Restate word for word the lines of the records below, starting at the line that contains "Model this object" and ending at the line that contains "the egg shells", with both of those lines included and nothing else.

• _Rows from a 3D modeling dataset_
____________

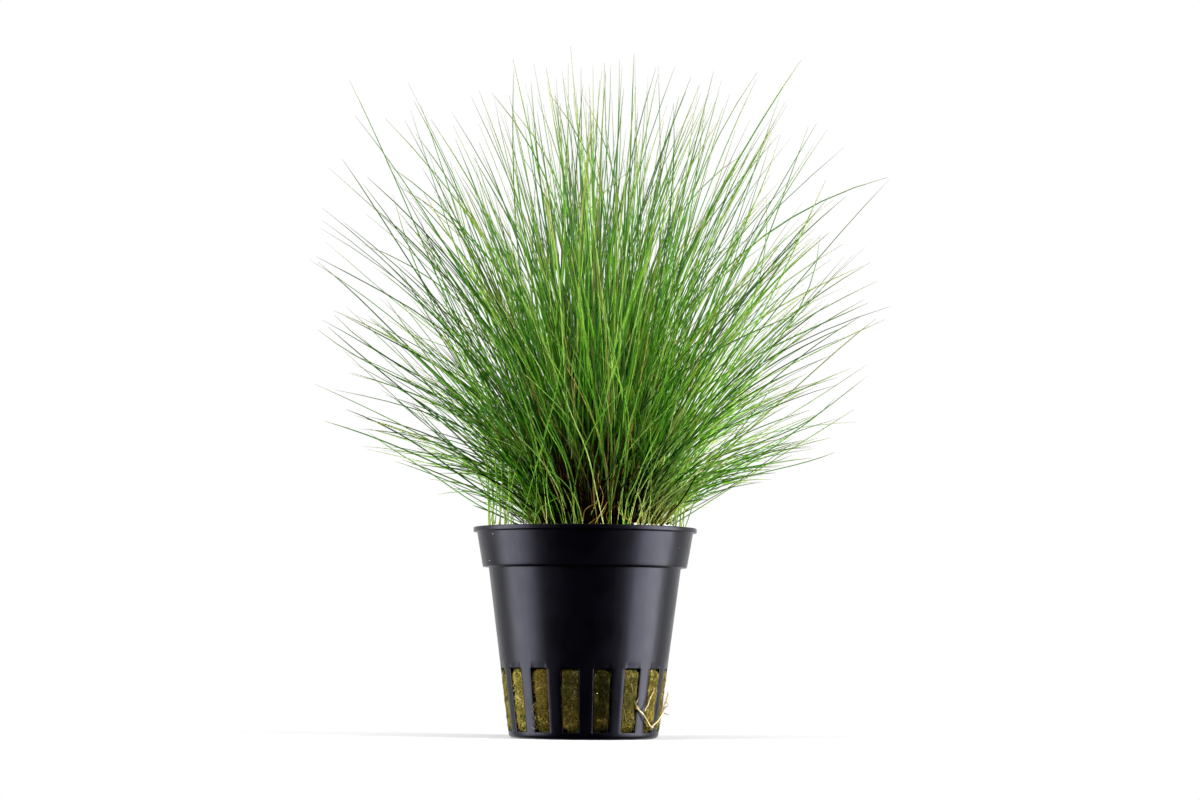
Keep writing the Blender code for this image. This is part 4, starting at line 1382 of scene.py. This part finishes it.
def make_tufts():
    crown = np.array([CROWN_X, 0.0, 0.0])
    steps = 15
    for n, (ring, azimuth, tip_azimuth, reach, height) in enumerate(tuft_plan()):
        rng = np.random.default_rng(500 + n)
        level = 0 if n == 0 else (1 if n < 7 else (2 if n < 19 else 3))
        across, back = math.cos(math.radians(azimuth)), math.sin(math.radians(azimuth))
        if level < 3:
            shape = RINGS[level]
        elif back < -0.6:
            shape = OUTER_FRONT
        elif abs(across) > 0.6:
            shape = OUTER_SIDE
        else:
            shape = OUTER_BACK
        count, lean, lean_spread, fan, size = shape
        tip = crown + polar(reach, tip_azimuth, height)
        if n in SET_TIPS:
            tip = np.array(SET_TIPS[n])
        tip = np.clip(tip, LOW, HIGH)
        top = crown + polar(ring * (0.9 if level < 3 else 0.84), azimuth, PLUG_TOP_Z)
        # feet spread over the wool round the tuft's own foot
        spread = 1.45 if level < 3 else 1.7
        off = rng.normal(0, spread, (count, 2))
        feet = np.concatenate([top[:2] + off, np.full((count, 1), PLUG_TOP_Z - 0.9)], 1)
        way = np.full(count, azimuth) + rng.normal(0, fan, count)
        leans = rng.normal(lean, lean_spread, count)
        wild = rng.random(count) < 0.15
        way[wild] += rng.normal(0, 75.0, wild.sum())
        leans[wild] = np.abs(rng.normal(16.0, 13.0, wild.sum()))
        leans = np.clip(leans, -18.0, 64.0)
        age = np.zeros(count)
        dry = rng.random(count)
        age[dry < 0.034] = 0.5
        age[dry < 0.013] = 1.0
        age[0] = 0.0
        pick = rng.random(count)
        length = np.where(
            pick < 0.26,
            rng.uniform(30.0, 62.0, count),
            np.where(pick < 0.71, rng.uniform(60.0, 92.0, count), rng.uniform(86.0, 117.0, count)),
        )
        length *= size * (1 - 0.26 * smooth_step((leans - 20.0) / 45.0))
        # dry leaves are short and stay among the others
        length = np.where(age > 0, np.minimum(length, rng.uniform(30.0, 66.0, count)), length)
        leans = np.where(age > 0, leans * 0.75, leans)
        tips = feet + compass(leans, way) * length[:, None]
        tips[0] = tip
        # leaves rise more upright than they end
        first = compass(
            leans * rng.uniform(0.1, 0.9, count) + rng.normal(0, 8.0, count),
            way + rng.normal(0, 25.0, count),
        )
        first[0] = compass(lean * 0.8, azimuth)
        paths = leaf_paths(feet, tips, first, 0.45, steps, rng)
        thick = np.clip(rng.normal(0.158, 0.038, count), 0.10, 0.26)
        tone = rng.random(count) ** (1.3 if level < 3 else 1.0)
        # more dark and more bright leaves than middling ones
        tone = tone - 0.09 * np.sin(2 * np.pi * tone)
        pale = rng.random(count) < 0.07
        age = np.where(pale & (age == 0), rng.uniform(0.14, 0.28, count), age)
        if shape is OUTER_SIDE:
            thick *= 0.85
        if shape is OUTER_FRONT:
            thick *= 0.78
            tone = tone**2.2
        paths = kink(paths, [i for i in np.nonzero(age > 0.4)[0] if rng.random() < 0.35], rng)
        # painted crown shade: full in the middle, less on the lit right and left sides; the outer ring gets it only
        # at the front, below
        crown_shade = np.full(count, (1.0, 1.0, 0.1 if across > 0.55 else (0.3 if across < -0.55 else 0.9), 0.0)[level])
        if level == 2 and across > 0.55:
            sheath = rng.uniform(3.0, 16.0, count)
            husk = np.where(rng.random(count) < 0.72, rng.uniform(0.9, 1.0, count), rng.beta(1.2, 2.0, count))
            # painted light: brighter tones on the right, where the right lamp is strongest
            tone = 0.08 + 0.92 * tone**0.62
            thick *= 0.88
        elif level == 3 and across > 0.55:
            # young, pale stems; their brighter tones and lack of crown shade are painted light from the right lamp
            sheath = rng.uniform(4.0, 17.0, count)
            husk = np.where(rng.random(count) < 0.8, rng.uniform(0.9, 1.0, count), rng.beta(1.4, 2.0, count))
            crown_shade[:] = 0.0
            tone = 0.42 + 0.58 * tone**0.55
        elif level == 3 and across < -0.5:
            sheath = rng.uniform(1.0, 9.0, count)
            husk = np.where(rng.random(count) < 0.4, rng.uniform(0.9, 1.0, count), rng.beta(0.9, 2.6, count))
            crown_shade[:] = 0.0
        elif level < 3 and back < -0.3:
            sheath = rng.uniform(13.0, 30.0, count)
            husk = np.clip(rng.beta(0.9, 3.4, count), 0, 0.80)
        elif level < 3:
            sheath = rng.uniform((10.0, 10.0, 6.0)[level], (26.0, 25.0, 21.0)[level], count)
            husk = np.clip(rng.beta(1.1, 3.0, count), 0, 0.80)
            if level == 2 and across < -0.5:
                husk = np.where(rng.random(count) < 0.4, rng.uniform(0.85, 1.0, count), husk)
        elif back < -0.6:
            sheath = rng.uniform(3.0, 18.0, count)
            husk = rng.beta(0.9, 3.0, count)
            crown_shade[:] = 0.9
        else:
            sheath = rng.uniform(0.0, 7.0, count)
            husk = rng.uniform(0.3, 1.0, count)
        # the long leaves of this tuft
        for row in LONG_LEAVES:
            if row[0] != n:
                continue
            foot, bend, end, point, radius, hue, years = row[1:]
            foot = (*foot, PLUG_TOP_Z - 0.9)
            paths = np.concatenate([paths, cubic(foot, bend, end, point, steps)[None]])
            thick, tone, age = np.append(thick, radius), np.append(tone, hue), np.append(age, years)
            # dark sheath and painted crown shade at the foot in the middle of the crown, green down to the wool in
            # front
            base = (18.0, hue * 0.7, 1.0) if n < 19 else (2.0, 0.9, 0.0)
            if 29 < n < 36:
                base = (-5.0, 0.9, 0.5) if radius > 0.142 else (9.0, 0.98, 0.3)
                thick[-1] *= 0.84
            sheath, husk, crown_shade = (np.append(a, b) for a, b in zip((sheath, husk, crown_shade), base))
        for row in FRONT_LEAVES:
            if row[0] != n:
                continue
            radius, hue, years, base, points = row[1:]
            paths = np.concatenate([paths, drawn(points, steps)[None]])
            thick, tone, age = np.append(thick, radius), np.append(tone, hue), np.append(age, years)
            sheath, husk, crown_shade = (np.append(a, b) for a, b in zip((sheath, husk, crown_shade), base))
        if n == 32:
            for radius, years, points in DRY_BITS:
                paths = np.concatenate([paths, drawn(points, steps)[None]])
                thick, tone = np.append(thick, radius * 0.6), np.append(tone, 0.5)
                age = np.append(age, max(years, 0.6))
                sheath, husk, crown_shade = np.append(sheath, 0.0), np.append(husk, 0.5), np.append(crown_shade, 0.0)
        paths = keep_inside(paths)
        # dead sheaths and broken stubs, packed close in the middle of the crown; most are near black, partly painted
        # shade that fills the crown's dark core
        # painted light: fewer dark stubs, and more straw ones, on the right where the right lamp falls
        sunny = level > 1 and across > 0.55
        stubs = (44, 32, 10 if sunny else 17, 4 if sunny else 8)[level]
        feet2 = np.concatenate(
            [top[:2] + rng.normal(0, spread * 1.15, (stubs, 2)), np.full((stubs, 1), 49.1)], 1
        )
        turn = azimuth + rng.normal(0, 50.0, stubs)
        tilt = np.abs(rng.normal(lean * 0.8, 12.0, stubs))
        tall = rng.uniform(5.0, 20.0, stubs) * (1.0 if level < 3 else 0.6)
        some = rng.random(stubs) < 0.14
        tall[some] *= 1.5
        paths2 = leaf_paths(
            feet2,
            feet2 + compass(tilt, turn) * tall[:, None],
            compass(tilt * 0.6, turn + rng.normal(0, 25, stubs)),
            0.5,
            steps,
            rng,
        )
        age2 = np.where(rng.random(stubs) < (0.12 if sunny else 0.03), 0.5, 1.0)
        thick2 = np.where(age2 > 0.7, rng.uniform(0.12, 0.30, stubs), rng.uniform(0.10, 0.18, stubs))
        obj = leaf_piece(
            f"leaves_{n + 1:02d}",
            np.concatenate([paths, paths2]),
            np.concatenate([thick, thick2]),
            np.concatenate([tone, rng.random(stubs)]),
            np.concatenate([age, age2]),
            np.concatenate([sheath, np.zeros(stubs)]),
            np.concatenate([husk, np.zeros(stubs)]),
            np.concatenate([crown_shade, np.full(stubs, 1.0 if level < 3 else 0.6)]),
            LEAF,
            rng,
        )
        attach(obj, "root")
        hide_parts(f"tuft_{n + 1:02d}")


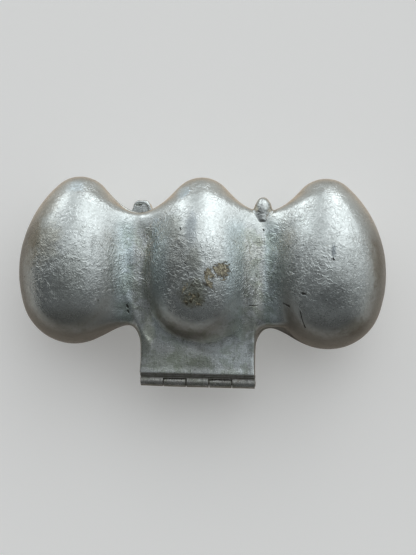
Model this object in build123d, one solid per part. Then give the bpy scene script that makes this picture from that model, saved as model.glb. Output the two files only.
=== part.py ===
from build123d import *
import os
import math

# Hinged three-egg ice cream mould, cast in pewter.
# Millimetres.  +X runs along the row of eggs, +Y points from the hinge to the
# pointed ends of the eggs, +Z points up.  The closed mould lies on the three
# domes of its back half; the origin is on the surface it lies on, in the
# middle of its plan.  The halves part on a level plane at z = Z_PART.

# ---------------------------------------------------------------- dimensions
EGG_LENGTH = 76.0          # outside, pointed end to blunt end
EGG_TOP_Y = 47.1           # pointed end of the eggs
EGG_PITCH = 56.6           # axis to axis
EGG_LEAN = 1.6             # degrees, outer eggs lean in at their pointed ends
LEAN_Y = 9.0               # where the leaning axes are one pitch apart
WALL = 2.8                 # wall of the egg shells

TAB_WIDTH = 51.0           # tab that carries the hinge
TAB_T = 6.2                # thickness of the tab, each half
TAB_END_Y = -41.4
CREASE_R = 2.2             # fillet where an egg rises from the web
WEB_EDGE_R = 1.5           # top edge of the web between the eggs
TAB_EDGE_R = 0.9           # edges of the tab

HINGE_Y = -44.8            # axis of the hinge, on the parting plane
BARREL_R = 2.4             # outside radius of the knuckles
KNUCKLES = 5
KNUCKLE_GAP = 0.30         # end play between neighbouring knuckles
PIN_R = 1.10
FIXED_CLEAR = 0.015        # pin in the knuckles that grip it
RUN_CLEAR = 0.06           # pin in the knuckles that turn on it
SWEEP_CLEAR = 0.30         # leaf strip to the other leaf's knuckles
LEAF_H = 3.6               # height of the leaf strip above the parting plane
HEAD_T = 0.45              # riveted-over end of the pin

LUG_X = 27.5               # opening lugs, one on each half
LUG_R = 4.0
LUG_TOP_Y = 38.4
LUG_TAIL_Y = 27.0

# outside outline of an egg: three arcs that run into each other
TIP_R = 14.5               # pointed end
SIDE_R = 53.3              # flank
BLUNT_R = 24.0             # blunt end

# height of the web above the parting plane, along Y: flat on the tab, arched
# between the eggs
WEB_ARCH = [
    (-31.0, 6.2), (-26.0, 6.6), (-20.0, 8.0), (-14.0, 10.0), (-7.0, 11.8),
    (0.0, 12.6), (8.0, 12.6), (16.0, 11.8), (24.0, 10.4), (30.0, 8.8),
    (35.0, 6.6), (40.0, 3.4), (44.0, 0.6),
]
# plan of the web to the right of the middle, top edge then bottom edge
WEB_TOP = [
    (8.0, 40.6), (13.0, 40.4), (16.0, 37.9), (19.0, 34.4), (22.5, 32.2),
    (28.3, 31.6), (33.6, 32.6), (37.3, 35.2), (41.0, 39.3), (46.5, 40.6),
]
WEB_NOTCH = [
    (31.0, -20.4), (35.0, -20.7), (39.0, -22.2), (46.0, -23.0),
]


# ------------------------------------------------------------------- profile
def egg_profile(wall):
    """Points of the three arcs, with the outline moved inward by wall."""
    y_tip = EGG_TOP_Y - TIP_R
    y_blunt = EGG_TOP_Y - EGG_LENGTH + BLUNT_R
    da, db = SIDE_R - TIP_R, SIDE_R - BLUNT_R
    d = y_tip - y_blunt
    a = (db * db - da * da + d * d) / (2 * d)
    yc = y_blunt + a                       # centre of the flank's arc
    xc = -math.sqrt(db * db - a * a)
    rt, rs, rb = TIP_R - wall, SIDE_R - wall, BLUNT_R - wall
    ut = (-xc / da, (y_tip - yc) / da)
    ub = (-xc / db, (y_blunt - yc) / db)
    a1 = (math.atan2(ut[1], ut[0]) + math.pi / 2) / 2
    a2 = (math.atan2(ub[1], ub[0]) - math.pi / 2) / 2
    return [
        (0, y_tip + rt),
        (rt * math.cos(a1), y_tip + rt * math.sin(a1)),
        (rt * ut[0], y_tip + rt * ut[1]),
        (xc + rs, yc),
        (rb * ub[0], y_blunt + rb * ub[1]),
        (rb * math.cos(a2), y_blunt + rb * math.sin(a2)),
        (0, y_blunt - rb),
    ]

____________

• _RESULT OF THIS TASK_
Model this object in build123d, one solid per part. Then give the bpy scene script that makes this picture from that model, saved as model.glb. Output the two files only.
=== part.py ===
from build123d import *
import os
import math

# Hinged three-egg ice cream mould, cast in pewter.
# Millimetres.  +X runs along the row of eggs, +Y points from the hinge to the
# pointed ends of the eggs, +Z points up.  The closed mould lies on the three
# domes of its back half; the origin is on the surface it lies on, in the
# middle of its plan.  The halves part on a level plane at z = Z_PART.

# ---------------------------------------------------------------- dimensions
EGG_LENGTH = 76.0          # outside, pointed end to blunt end
EGG_TOP_Y = 47.1           # pointed end of the eggs
EGG_PITCH = 56.6           # axis to axis
EGG_LEAN = 1.6             # degrees, outer eggs lean in at their pointed ends
LEAN_Y = 9.0               # where the leaning axes are one pitch apart
WALL = 2.8                 # wall of the egg shells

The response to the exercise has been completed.